The New America Foundation, International Crisis Group, and US/Middle East Project helped draft and promulgate a letter to President Bush and Secretary of State Condoleezza Rice regarding the Annapolis Peace Summit several weeks ago.
The letter, as first drafted, calls for a process that is inclusive of all parties in the region, a process that has impact on the daily lives of Palestinians and Israelis, and is not a one-shot deal that ends with this Summit.
There are many signers of the letter now, but initial signatories included BRENT SCOWCROFT, ZBIGNIEW BRZEZINSKI, CARLA HILLS, NANCY KASSEBAUM BAKER, LEE HAMILTON, THOMAS PICKERING, THEODORE SORENSEN, and PAUL VOLCKER.
Other signatories in the subsequent weeks have "included" but are not limited to:
US AID Deputy Administrator HARRIET "HATTIE" BABBITT, former USIA Chief JOSEPH DUFFEY, former US Senator GARY HART, former US Senator LINCOLN CHAFEE, RAND Corporation Board Member and New America Foundation/American Strategy Program Chair RITA HAUSER, former Assistant Secretary of State JAMES DOBBINS, former State Department Policy Planning Director MORTON HALPERIN, former Deputy Ambassador to the UN WILLIAM VAN DEN HEUVEL, former Israel Foreign Minister SCHLOMO BEN-AMI. . .
former US Senator BIRCH BAYH, former Congressman and Corning CEO AMO HOUGHTON Jr., former National Intelligence Council Chairman ROBERT HUTCHINGS, Fletcher School Dean and former U.S. Ambassador STEPHEN BOSWORTH, former Assistant Secretary of Defense LAWRENCE KORB, former American Political Science Association President and Columbia University professor ROBERT JERVIS, Kings College Terrorism Chair and New America Foundation Senior Fellow ANATOL LIEVEN, former National Security Agency Director Lt. General WILLIAM ODOM. . .
Committee for the Republic President WILLIAM NITZE, Brookings Visiting Senior Fellow DIANA VILLIERS NEGROPONTE, Former CIA Deputy Director JOHN McLAUGHLIN, former US Ambassador JOHN MALOTT, former EU Commissioner for Foreign Relations CHRISTOPHER PATTEN, former National Intelligence Officer for the Near East PAUL PILLAR, former US Senator LARRY PRESSLER, former US Ambassador FELIX ROHATYN. . .
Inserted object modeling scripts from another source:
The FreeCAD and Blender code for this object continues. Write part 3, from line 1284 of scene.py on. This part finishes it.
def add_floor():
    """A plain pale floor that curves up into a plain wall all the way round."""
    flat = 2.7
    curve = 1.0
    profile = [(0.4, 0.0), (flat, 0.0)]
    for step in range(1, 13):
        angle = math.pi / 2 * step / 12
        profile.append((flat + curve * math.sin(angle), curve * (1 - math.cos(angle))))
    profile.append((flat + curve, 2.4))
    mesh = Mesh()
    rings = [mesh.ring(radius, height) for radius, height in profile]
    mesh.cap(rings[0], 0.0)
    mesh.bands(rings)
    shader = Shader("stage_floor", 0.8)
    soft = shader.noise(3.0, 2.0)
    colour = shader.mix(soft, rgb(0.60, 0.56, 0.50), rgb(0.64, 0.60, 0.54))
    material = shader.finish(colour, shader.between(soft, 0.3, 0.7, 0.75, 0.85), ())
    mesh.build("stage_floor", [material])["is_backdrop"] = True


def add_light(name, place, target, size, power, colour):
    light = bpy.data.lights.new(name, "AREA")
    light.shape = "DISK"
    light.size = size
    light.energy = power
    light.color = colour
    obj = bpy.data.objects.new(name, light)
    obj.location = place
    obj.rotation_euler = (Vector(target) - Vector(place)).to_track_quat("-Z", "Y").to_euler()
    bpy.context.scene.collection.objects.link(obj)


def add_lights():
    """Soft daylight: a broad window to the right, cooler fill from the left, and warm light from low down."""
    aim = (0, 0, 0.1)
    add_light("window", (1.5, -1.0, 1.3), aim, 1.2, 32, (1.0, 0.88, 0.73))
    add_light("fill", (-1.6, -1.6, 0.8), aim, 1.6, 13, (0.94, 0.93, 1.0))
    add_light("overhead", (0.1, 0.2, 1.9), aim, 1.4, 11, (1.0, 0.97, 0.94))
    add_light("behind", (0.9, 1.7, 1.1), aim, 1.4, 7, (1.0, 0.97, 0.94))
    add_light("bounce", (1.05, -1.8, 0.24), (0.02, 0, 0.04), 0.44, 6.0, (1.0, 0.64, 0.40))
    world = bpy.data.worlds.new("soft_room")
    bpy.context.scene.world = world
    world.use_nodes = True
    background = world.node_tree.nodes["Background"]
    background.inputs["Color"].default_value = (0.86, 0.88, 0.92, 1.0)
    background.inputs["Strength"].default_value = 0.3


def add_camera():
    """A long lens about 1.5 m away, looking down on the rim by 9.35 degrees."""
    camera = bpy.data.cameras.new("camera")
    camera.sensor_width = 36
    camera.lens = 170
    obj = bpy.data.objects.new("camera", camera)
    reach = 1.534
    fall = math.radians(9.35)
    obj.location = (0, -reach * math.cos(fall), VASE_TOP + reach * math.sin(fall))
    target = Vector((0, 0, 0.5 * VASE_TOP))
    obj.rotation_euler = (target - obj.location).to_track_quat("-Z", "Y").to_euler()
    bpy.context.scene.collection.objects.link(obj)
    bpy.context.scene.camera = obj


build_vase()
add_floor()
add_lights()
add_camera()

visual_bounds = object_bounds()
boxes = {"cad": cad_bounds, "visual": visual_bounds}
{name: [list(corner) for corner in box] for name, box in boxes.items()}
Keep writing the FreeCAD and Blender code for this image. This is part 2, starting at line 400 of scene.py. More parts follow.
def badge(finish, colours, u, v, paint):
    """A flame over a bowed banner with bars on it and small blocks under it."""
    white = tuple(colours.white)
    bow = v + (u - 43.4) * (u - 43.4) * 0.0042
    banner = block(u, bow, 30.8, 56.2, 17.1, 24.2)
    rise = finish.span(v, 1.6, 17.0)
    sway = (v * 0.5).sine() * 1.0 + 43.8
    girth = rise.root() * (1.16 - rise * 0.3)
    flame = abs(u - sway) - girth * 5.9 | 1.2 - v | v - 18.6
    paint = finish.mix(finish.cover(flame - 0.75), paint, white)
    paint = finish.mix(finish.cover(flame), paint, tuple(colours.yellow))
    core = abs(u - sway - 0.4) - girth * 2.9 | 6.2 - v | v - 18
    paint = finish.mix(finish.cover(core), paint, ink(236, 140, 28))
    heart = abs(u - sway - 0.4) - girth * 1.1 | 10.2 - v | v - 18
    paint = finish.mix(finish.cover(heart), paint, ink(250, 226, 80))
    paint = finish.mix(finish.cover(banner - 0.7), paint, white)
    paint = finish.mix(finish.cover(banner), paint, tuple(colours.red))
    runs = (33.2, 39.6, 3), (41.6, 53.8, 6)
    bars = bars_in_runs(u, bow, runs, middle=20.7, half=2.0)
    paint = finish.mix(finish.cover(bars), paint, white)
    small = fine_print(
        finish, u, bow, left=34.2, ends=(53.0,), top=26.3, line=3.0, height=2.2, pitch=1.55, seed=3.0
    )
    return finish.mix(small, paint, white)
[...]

MIT Center for International Studies Director RICHARD SAMUELS, retired Marine Corps General JOHN J. "JACK" SHEEHAN, Princeton University Woodrow Wilson School Dean ANNE-MARIE SLAUGHTER, Former Congressman STEPHEN SOLARZ, former First USA Bank CEO and Adagio Partners CEO RICHARD VAGUE, Former US Senator and UN Foundation President TIMOTHY WIRTH, and former US Ambassador and AIG Vice Chairman FRANK WISNER. . .
former New Jersey Governor and Environmental Protection Agency Administrator CHRISTINE TODD WHITMAN, Nixon Center President and National Interest Publisher DIMITRI SIMES, former National Security Advisor to Vice President Al Gore LEON FUERTH, Brookings Senior Fellow PHILIP GORDON, former US Ambassador to NATO ROBERT HUNTER, former Malaysia Deputy Prime Minister ANWAR IBRAHIM, former CIA Deputy Director JOHN McLAUGHLIN. . .
former State Department Chief of Staff LAWRENCE WILKERSON, Lehman Brothers Managing Director THEODORE ROOSEVELT IV, former US Ambassador JOSEPH WILSON, former Chief Monitor of the Middle East Roadmap at the Department of State JOHN S. WOLF -- among others.
The Annapolis Summit is actually an extraordinary meeting of global players -- including the foreign ministers of all P-5 nations not to mention a vast number of Arab states -- but more needs to be known on whether something tangible and transmittable to the next US President will emerge from this meeting.
While I have heard through the DC grapevine that the Palestinians are depressed after being cajoled into signing a joint declaration, they are hopeful and semi-confident that Bush's speech on Tuesday at the session will offer some greater specificity on his vision of various "final status" issues.
As one friend of mine close to the process told me today, it is vital that the White House understand that it is not only Ehud Ohlmert who needs to give a victory speech when he goes home -- but also Palestinian Authority President Abbas. If Palestinians on the street don't feel bolstered by the outcome tomorrow, Abbas will be politically crushed -- and Hamas, which is not included in this process, will emerge a victor.